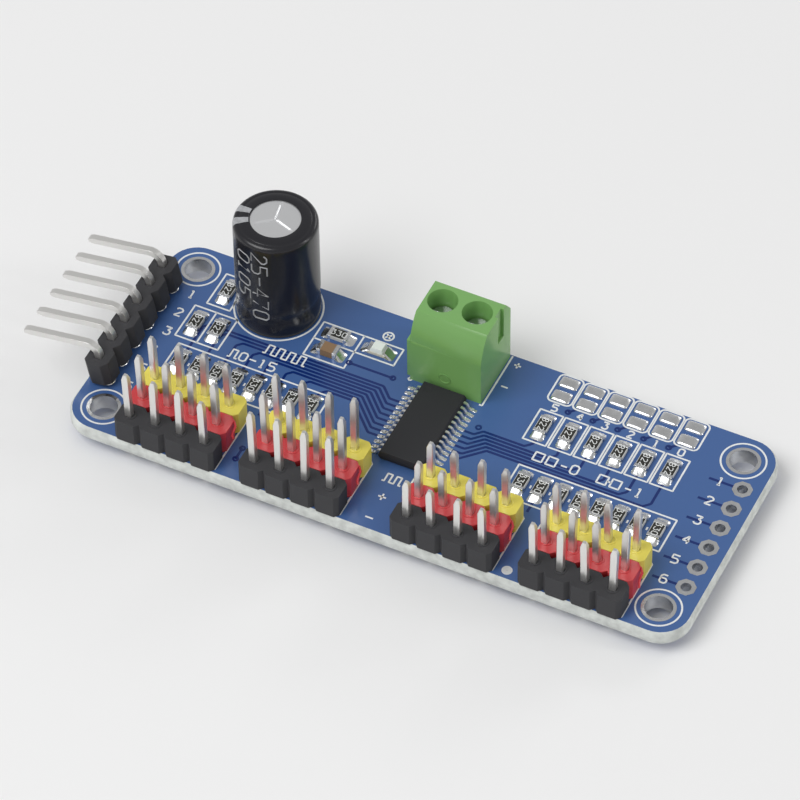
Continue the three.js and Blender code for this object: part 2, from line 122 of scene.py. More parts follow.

####################

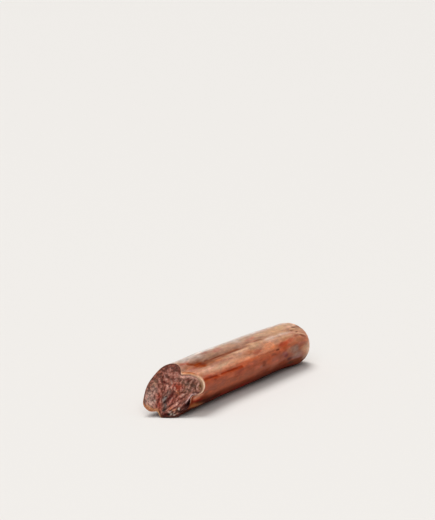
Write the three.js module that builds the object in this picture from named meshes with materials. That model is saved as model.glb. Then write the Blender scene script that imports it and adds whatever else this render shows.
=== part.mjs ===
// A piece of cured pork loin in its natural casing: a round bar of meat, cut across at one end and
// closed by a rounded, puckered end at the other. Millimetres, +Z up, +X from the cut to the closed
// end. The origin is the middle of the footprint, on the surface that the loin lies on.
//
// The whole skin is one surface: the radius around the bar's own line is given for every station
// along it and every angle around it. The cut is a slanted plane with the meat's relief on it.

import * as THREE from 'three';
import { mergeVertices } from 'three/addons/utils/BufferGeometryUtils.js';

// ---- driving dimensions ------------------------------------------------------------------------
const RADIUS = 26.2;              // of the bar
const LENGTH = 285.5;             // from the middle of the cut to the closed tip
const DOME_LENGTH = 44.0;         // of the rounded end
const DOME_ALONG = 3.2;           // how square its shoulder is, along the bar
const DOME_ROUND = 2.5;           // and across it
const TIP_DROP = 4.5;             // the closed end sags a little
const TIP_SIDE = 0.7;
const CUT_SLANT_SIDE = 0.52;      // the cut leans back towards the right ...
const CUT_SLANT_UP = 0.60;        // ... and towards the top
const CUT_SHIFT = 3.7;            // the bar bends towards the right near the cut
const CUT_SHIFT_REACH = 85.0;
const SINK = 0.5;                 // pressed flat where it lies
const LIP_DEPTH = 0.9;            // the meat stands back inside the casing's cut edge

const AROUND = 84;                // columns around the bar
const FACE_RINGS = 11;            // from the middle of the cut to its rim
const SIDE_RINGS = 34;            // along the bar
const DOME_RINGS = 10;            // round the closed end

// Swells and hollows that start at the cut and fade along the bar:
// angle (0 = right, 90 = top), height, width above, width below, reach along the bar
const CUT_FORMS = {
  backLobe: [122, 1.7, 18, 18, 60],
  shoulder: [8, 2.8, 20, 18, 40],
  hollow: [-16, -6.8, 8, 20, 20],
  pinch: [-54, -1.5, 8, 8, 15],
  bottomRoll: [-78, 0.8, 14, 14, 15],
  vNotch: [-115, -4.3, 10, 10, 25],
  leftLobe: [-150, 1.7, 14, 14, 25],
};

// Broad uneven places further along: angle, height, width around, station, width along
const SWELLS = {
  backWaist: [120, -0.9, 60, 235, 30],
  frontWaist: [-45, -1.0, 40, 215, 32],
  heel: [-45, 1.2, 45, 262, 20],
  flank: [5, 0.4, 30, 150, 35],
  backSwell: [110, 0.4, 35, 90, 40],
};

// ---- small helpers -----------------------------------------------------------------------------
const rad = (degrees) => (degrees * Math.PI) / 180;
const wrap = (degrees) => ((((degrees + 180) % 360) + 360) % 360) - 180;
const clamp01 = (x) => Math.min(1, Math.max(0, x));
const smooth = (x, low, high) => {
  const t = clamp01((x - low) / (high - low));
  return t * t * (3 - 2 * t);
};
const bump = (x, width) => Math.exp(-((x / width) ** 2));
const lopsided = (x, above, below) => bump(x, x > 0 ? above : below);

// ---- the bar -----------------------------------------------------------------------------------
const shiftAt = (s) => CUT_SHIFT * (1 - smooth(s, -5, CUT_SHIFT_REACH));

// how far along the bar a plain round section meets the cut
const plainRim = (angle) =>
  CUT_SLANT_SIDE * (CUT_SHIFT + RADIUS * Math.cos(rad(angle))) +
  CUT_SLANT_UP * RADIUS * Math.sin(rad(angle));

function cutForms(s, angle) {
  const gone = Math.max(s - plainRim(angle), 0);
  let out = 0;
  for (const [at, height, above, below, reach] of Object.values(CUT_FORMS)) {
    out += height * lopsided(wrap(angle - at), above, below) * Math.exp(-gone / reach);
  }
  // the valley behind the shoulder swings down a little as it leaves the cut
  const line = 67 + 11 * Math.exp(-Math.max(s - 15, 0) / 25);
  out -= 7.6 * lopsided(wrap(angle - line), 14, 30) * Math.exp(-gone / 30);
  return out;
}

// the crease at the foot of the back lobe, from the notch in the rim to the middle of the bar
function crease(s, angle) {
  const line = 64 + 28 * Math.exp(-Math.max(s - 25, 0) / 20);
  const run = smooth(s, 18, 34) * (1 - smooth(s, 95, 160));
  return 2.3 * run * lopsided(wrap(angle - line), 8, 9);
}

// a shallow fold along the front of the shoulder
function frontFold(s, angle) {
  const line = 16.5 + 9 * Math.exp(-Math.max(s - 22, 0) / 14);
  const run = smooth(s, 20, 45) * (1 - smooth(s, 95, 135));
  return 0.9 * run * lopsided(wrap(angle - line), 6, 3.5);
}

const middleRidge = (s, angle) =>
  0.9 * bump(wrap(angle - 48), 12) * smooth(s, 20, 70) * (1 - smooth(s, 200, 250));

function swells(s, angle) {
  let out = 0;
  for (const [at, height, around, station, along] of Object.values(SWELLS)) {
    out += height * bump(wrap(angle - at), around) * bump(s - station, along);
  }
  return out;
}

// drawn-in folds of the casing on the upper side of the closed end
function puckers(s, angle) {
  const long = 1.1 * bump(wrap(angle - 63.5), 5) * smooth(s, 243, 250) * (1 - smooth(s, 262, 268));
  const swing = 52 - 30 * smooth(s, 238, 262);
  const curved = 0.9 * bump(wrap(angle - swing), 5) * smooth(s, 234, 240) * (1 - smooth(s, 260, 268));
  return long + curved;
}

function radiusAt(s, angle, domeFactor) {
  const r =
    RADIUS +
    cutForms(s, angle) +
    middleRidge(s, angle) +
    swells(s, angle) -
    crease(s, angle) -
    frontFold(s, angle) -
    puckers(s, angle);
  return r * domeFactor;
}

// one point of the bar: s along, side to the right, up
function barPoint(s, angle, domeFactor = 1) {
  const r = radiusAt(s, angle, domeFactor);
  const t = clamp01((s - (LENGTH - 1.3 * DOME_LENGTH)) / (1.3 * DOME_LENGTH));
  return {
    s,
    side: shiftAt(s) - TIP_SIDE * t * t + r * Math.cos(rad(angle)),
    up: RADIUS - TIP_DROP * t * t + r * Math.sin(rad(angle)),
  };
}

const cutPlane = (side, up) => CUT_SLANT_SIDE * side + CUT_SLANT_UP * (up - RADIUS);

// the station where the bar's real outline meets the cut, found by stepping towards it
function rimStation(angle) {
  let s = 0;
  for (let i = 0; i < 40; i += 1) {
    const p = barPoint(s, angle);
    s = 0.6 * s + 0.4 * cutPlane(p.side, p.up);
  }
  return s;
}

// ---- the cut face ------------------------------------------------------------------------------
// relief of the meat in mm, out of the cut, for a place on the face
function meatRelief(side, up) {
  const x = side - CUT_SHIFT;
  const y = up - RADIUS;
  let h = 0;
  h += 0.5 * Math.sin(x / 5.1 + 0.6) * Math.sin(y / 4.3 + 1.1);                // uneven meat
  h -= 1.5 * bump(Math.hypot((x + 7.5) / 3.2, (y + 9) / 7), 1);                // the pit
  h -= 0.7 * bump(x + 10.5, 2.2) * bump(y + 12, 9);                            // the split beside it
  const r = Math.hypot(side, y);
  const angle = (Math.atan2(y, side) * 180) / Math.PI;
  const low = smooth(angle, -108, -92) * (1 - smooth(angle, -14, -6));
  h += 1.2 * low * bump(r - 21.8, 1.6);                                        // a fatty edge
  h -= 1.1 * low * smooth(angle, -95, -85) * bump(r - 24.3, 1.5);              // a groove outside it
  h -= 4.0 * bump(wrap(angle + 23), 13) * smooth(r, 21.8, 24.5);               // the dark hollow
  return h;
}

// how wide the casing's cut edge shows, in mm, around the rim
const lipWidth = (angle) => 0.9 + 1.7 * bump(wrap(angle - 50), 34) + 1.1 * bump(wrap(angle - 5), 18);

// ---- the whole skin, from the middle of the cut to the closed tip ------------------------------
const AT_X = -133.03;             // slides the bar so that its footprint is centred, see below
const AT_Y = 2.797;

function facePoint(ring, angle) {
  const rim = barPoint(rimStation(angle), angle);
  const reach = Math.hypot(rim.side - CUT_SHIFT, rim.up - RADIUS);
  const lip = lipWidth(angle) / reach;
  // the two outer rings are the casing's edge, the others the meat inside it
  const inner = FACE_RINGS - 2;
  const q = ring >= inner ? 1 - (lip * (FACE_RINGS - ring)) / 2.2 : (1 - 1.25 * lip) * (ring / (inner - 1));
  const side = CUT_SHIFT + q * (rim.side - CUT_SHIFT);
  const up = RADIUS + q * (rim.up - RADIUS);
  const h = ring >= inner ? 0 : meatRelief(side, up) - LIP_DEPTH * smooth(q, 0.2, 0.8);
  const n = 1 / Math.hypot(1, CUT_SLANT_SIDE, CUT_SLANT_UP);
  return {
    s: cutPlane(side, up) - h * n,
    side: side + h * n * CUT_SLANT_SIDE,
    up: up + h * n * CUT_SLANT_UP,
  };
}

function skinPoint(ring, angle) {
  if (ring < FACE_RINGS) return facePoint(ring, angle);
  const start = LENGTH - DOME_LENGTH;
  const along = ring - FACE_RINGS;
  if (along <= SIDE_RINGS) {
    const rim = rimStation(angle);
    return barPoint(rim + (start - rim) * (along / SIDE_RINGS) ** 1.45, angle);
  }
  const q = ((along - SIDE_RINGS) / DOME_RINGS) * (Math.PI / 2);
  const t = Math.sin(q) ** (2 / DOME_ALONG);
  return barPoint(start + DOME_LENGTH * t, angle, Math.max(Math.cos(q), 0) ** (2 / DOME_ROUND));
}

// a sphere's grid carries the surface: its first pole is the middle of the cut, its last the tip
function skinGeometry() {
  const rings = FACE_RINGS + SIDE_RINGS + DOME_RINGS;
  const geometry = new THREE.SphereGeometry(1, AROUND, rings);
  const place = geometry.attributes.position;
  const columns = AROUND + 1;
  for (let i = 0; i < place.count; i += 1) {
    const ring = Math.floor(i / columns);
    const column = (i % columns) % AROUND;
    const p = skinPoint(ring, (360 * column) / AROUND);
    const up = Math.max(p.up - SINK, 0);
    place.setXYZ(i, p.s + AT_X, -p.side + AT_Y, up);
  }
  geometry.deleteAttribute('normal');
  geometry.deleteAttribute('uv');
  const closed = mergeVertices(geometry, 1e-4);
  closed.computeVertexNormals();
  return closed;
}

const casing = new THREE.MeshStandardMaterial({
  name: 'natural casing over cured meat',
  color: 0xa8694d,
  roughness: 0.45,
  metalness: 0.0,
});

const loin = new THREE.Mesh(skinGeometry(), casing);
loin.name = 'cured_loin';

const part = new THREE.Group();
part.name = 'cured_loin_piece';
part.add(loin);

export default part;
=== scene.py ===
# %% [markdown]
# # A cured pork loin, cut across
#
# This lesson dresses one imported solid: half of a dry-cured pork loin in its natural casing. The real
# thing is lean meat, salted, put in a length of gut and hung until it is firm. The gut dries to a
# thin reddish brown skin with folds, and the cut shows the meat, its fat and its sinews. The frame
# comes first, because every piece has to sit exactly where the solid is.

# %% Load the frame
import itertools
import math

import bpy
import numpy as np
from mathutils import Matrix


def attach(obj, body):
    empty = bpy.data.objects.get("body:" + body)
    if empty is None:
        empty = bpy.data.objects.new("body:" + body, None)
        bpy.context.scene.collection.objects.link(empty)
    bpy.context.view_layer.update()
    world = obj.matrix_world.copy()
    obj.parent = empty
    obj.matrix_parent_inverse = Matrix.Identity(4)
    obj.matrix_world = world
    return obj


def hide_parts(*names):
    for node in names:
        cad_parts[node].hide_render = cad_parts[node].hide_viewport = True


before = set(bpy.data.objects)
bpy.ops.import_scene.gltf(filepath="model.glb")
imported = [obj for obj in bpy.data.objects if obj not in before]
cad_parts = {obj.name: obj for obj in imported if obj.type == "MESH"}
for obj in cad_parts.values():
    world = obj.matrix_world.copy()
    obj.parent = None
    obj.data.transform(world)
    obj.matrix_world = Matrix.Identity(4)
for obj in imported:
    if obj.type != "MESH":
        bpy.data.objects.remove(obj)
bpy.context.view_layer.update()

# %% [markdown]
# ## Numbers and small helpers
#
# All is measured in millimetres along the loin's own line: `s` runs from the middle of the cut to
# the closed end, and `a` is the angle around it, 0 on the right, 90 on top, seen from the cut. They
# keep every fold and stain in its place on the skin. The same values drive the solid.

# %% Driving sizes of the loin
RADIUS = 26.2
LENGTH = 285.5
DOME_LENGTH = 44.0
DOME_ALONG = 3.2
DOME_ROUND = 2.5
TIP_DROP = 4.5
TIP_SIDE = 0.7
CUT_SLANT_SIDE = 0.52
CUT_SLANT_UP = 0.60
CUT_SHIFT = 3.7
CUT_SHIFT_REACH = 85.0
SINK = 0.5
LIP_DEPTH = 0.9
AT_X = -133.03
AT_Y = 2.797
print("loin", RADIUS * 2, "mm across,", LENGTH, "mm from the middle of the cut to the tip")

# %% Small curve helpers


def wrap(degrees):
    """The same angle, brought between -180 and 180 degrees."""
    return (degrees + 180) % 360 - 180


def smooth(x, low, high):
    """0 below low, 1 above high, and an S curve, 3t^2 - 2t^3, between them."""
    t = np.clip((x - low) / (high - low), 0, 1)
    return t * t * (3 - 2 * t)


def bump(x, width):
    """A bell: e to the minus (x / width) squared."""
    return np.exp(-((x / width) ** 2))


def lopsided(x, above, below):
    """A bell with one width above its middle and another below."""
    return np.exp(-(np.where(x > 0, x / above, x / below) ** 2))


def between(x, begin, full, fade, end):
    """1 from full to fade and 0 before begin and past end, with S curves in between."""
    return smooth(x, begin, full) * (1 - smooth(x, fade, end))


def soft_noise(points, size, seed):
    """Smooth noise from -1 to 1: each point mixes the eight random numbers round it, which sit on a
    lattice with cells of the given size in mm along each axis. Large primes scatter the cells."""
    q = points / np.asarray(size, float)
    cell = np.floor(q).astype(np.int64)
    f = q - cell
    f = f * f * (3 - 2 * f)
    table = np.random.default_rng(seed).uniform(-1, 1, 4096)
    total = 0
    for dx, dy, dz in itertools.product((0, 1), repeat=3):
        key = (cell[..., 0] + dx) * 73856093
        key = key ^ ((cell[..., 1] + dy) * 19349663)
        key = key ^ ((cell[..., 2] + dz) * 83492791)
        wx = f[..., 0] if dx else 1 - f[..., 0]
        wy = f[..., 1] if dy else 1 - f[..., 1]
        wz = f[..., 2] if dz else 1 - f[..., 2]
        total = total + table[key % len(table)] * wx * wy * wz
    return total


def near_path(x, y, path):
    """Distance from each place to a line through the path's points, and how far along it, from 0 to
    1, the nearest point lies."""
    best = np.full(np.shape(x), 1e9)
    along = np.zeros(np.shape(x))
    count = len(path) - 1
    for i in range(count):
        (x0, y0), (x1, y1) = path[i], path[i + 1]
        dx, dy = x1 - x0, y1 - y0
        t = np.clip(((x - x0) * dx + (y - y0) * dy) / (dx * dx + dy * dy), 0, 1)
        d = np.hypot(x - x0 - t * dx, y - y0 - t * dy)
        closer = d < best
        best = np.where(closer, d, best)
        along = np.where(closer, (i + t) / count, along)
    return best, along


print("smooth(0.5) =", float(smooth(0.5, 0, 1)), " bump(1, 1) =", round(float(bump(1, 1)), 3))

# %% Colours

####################

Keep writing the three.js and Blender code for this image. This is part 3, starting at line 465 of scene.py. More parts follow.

####################

Stated problem:
Return each line of the listing that holds the string "None".

The output:
    if empty is None:
        empty = bpy.data.objects.new("body:" + body, None)
    obj.parent = None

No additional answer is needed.